13. The method of claim 12, wherein the data signal is constant regardless of the number of simultaneously driven scanning electrodes.

14. The method of claim 12,

wherein scanning electrodes are comprised of at least a first group of scanning electrodes and a second group of scanning electrodes,

wherein the first group of scanning electrodes are coupled to light emitting elements of a first display area,

wherein the second group of scanning electrodes are coupled to light emitting elements of a second display area, and

wherein when driving scanning electrode groups, at least two adjacent scanning electrodes of the first group of scanning electrodes and the second group of scanning electrodes are simultaneously driven.

15. The method of claim 14, wherein a first scanning electrode of the first scanning electrode group and a first scanning electrode of the second scanning electrode group are simultaneously scanned.
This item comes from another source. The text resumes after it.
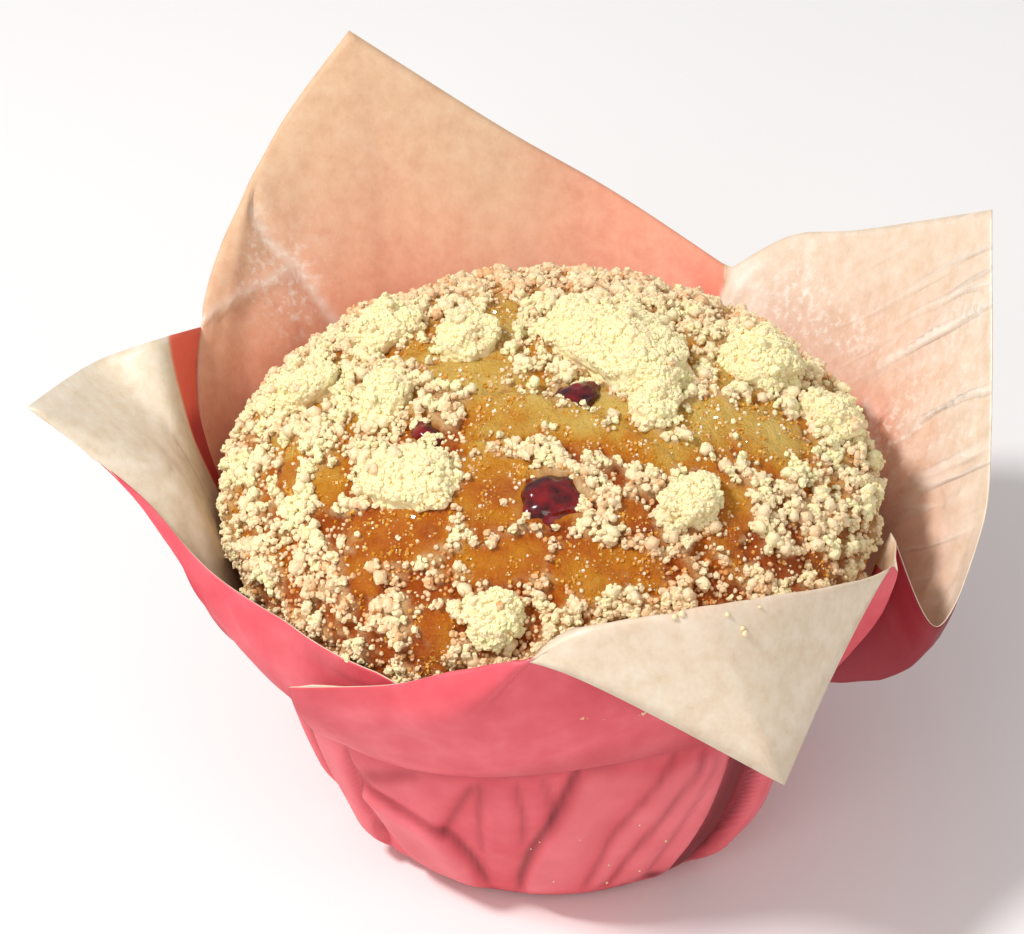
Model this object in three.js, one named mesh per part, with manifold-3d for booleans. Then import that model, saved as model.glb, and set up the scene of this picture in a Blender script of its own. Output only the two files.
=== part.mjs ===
// A crumble-topped muffin with three spots of jam, in a case pressed from one square sheet of
// greaseproof paper, whose four corners stand up and fold out as petals.
// Millimetres, +Z up. The origin is the middle of the underside, and +Y points away from the
// side on which the folded flap hangs down.
import * as THREE from "three";
import { mergeVertices } from "three/addons/utils/BufferGeometryUtils.js";
import Module from "manifold-3d";

const wasm = await Module();
wasm.setup();

// The muffin: a cup that the tin shaped, a lip that rose over the tin's rim, and a dome
const CAKE_FLOOR = 0.9;
const CAKE_BASE_RADIUS = 24.6;
const CAKE_NECK_RADIUS = 34.4;
const CAKE_NECK_HEIGHT = 33;
const CAKE_WIDEST_RADIUS = 41.6;
const CAKE_WIDEST_HEIGHT = 45.5;
const CAKE_TOP = 64.8;
const DOME_FULLNESS = 2.15;
const GAP = 0.3;

// The paper: thickness, the flat floor, the wall that widens up to the tin's rim, and the crease
// where it folds out over the rim, which stands higher in front on the right
const PAPER = 0.4;
const FLOOR_RADIUS = 27;
const WALL_FLARE = 0.29;
const WALL_OVER_CREASE = 1.6;
const CREASE_OVERHANG = 1.5;
const CREASE_HEIGHT = 27;
const CREASE_RISE = 7;
const CREASE_RISE_TURN = 290;
const LAYER_STEP = 1.1;
const TUCK_DEPTH = 1.1;
const TUCKS = 11;
const WALL_BELLY = 0.9;

// Crumble: grains fused to the crust, and lumps as large as berries that lie on it
const GRAINS = 116;
const GRAIN_RADII = [2, 1.1];
const GRAIN_SPACING = 1.6;
const GRAIN_PLACES = 620;
const GRAIN_STRIDE = 233;
const RIMWARD = 0.42;
const CRUST_RELIEF = 0.45;
const SLIVER = 0.03;

const radians = THREE.MathUtils.degToRad;
const smooth = THREE.MathUtils.smoothstep;
const mix = THREE.MathUtils.lerp;

// A point from its turn about the axis in degrees, its reach from the axis and its height
function polar(turn, reach, height) {
  const angle = radians(turn);
  return new THREE.Vector3(reach * Math.cos(angle), reach * Math.sin(angle), height);
}

// A seeded draw between 0 and 1
function seeded(seed) {
  let state = seed;
  return () => {
    state = (state * 1664525 + 1013904223) % 4294967296;
    return state / 4294967296;
  };
}

// One rib of the paper: where it leaves the crease, the bend that it heads for, how sharply it
// folds there, and its end on the sheet's edge. A rib with a tip is a corner of the sheet.
function rib(foot, bend, edge, sharpness = 1, tip = false) {
  return { foot, bend: polar(...bend), edge: polar(...edge), sharpness, tip };
}

// The four petals, anticlockwise from the right. Layer 1 laps outside its neighbour, -1 inside.
const petals = [
  {
    layers: [-1, -1],
    ribs: [
      rib(-29, [-20, 41, 38], [-14, 44, 48]),
      rib(-26, [-22, 50, 27.5], [-22, 52, 40]),
      rib(-14, [-12, 50, 33], [-7, 55, 46]),
      rib(4, [2, 49, 38], [3, 56, 55]),
      rib(22, [20, 48, 42], [24, 62, 73.5], 1, true),
      rib(42, [40, 50, 40], [46, 60, 59]),
      rib(56, [54, 50, 38], [57, 60, 53.5]),
      rib(67, [65, 46, 36], [64, 56.5, 48]),
    ],
  },
  {
    layers: [1, 0],
    ribs: [
      rib(60, [60, 47, 38], [66, 57.5, 47.5]),
      rib(80, [82, 46, 42], [82, 60, 54.8]),
      rib(98, [98, 45, 46], [97, 61, 64.5]),
      rib(120, [118, 45, 48], [114, 69, 78], 1, true),
      rib(145, [146, 48, 50], [125, 64, 70]),
      rib(178, [172, 53.5, 54.5], [136, 59, 62.5]),
    ],
  },
  {
    layers: [1, -1],
    ribs: [
      rib(163, [160, 50.5, 46], [146, 53.6, 52.2]),
      rib(173, [174, 48, 52], [166, 51.8, 61.2], 2),
      rib(184, [181, 46.5, 53], [172, 59.5, 60], 3),
      rib(194, [190, 45.5, 53], [189, 65.6, 66], 3, true),
      rib(208, [203, 48.5, 44], [194, 53, 55], 2),
      rib(226, [220, 46.2, 36.6], [208, 45.6, 47.5]),
      rib(248, [246, 43, 38], [246, 43.6, 46]),
    ],
  },
  {
    layers: [1, 1],
    ribs: [
      rib(224, [228, 45.8, 33.5], [229, 48.4, 43.2]),
      rib(242, [243, 45.6, 39.5], [244, 45.2, 47], 1.6),
      rib(257, [257, 46.3, 44.5], [257, 43.6, 51.3], 2.2),
      rib(272, [273, 45.4, 62], [272, 46.4, 54], 4),
      rib(290, [291, 45.2, 63.9], [301, 54.5, 37], 6, true),
      rib(313, [313, 46, 59.6], [314.5, 48.6, 44], 5),
      rib(329, [329, 47, 53], [331, 46.8, 50.5], 2),
      rib(335, [334, 47, 42], [335, 47.3, 49]),
    ],
  },
];

const COLUMNS_BETWEEN_RIBS = 3;
const COLUMNS_IN_A_LAP = 3;
const WALL_ROWS = 3;
const PETAL_ROWS = 7;

// The muffin's radius at a height, from its floor to the top of its dome
function cakeRadius(height) {
  if (height <= CAKE_NECK_HEIGHT) {
    const share = height / CAKE_NECK_HEIGHT;
    return mix(CAKE_BASE_RADIUS, CAKE_NECK_RADIUS, share);
  }
  if (height <= CAKE_WIDEST_HEIGHT) {
    const share = (height - CAKE_NECK_HEIGHT) / (CAKE_WIDEST_HEIGHT - CAKE_NECK_HEIGHT);
    return mix(CAKE_NECK_RADIUS, CAKE_WIDEST_RADIUS, Math.sin((share * Math.PI) / 2));
  }
  const share = Math.min(1, (height - CAKE_WIDEST_HEIGHT) / (CAKE_TOP - CAKE_WIDEST_HEIGHT));
  return CAKE_WIDEST_RADIUS * (1 - share ** DOME_FULLNESS) ** (1 / DOME_FULLNESS);
}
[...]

16. The method of claim 14, wherein when driving the scanning electrode groups, the first scanning electrode group is driven from a first scanning electrode to a last scanning electrode, and the second scanning electrode group is driven from a first scanning electrode to last scanning electrode.

17. The method of claim 14, wherein when driving the scanning electrode groups, the first scanning electrode group is driven from a first scanning electrode to a last scanning electrode, and the second scanning electrode group is driven from a last scanning electrode to a first scanning electrode.

18. The method of claim 14, wherein when driving the scanning electrode groups, the first scanning electrode group is driven from a last scanning electrode to a first scanning electrode, and the second scanning electrode group is driven from a first scanning electrode to last scanning electrode.

19. The method of claim 14, wherein when driving the scanning electrode groups, the first scanning electrode group is driven from a last scanning electrode to a first scanning electrode, and the second scanning electrode group is driven from a last scanning electrode to a first scanning electrode.